What lies from the line containing "base_box();" through the line containing "before = set(bpy.data.objects)"? Print exactly those lines, with both ends, and no others.
[START]
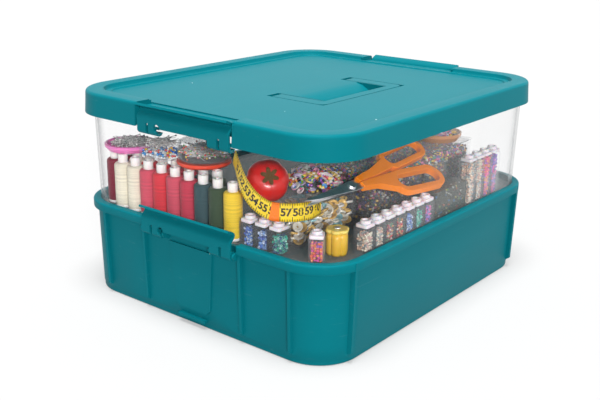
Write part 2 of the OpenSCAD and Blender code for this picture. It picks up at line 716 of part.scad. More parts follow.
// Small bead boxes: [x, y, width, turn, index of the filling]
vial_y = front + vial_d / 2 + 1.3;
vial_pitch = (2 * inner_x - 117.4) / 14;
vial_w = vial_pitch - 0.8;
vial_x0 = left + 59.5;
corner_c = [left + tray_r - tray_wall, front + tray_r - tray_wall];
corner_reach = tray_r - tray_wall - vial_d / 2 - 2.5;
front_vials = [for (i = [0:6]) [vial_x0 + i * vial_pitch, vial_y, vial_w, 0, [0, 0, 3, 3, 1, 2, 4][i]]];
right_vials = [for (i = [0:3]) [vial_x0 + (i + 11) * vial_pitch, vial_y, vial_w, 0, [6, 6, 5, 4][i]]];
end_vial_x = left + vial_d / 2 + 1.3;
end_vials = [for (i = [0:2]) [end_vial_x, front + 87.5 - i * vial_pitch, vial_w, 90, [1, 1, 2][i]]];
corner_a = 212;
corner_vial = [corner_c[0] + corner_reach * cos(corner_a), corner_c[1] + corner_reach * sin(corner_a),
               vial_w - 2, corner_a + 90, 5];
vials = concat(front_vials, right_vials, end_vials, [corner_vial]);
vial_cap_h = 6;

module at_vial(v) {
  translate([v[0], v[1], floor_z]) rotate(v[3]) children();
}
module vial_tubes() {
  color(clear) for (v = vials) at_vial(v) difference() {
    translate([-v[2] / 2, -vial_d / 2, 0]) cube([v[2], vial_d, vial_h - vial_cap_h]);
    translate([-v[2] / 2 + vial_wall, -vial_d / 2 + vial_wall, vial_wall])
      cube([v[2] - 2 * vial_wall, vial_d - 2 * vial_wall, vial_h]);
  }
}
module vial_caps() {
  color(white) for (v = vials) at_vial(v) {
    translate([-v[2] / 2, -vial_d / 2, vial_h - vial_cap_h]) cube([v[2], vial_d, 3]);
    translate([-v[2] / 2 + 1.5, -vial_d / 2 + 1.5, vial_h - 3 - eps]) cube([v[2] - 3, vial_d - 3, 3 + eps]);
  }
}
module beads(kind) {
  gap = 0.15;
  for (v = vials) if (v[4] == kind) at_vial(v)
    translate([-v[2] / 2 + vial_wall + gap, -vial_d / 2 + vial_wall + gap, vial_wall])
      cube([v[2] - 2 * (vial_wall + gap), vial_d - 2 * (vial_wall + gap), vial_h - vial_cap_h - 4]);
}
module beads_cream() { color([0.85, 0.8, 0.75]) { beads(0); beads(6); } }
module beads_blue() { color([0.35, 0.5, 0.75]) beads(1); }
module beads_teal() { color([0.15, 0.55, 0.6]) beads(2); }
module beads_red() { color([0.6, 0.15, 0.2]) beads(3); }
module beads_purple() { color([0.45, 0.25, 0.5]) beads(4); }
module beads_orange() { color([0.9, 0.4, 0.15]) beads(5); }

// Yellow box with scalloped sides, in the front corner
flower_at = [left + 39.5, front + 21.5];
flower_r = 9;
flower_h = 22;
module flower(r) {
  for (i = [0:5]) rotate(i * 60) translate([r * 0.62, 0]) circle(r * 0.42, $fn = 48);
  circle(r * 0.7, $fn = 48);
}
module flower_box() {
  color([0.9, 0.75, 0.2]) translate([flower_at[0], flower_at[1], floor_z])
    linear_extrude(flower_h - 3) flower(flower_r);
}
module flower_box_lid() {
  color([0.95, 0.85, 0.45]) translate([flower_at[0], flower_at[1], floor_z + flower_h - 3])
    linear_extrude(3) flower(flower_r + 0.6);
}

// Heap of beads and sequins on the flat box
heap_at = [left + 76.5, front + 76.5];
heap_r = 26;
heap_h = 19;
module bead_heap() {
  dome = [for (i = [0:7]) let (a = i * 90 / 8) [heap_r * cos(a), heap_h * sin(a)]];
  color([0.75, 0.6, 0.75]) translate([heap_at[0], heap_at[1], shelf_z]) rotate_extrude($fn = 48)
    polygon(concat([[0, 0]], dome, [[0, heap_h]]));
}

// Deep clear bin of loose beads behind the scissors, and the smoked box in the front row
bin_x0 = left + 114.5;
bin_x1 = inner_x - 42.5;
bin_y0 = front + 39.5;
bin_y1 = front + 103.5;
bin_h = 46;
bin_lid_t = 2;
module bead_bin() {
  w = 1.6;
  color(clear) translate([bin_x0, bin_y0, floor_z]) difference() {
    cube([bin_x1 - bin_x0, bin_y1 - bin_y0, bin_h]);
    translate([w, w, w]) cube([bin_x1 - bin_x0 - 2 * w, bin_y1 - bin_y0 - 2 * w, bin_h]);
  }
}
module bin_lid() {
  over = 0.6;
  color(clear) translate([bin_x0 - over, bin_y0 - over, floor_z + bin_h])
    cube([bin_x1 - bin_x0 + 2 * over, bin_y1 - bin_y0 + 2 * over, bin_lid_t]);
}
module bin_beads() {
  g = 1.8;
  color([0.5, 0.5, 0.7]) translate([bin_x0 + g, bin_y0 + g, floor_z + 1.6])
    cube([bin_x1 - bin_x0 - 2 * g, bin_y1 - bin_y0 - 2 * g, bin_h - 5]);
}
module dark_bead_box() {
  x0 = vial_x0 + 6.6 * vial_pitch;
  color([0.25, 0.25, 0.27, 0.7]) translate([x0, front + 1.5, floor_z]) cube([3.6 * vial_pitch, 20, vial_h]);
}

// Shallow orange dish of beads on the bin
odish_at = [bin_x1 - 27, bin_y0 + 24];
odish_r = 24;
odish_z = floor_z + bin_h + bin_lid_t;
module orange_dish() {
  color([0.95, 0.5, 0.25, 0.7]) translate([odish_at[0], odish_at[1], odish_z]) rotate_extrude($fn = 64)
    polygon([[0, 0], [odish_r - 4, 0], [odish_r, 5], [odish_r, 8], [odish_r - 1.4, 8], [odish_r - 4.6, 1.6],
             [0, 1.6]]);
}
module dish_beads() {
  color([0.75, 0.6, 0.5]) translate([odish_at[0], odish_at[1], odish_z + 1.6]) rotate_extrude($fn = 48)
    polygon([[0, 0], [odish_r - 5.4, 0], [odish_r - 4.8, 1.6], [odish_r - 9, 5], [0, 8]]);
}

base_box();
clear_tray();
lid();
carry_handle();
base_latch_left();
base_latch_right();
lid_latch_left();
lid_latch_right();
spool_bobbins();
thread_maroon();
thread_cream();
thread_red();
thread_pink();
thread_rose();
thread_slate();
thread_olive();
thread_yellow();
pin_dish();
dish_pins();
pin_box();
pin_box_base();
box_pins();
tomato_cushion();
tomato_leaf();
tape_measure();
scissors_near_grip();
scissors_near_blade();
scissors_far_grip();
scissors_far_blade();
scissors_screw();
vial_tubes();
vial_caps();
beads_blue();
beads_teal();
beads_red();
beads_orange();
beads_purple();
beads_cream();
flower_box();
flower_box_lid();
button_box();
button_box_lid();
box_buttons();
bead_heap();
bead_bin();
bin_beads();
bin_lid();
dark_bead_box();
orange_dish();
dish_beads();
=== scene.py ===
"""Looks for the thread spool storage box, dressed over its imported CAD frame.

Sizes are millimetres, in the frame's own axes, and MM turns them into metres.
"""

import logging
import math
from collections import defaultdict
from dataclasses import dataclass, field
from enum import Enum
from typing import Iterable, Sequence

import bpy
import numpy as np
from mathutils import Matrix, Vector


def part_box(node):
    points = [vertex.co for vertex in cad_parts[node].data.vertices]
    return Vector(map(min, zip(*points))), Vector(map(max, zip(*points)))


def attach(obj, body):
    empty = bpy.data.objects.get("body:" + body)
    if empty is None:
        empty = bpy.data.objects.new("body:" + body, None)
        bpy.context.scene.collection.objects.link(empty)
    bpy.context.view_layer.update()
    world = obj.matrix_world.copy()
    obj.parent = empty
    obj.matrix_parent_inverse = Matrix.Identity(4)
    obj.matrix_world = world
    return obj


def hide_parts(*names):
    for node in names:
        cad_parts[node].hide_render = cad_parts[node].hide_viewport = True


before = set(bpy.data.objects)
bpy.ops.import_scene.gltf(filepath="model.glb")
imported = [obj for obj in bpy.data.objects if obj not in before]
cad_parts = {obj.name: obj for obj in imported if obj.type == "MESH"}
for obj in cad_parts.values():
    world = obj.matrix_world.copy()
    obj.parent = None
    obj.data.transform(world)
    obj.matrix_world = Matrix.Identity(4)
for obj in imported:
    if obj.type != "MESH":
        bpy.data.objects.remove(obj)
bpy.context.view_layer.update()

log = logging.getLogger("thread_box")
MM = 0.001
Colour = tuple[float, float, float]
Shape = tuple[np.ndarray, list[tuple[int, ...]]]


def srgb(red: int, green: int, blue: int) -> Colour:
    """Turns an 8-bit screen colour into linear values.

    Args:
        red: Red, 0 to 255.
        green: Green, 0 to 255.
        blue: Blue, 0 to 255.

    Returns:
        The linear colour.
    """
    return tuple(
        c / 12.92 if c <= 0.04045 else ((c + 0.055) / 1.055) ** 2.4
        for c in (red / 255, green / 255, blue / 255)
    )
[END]
= ANSWER =
base_box();
clear_tray();
lid();
carry_handle();
base_latch_left();
base_latch_right();
lid_latch_left();
lid_latch_right();
spool_bobbins();
thread_maroon();
thread_cream();
thread_red();
thread_pink();
thread_rose();
thread_slate();
thread_olive();
thread_yellow();
pin_dish();
dish_pins();
pin_box();
pin_box_base();
box_pins();
tomato_cushion();
tomato_leaf();
tape_measure();
scissors_near_grip();
scissors_near_blade();
scissors_far_grip();
scissors_far_blade();
scissors_screw();
vial_tubes();
vial_caps();
beads_blue();
beads_teal();
beads_red();
beads_orange();
beads_purple();
beads_cream();
flower_box();
flower_box_lid();
button_box();
button_box_lid();
box_buttons();
bead_heap();
bead_bin();
bin_beads();
bin_lid();
dark_bead_box();
orange_dish();
dish_beads();
=== scene.py ===
"""Looks for the thread spool storage box, dressed over its imported CAD frame.

Sizes are millimetres, in the frame's own axes, and MM turns them into metres.
"""

import logging
import math
from collections import defaultdict
from dataclasses import dataclass, field
from enum import Enum
from typing import Iterable, Sequence

import bpy
import numpy as np
from mathutils import Matrix, Vector


def part_box(node):
    points = [vertex.co for vertex in cad_parts[node].data.vertices]
    return Vector(map(min, zip(*points))), Vector(map(max, zip(*points)))


def attach(obj, body):
    empty = bpy.data.objects.get("body:" + body)
    if empty is None:
        empty = bpy.data.objects.new("body:" + body, None)
        bpy.context.scene.collection.objects.link(empty)
    bpy.context.view_layer.update()
    world = obj.matrix_world.copy()
    obj.parent = empty
    obj.matrix_parent_inverse = Matrix.Identity(4)
    obj.matrix_world = world
    return obj


def hide_parts(*names):
    for node in names:
        cad_parts[node].hide_render = cad_parts[node].hide_viewport = True


before = set(bpy.data.objects)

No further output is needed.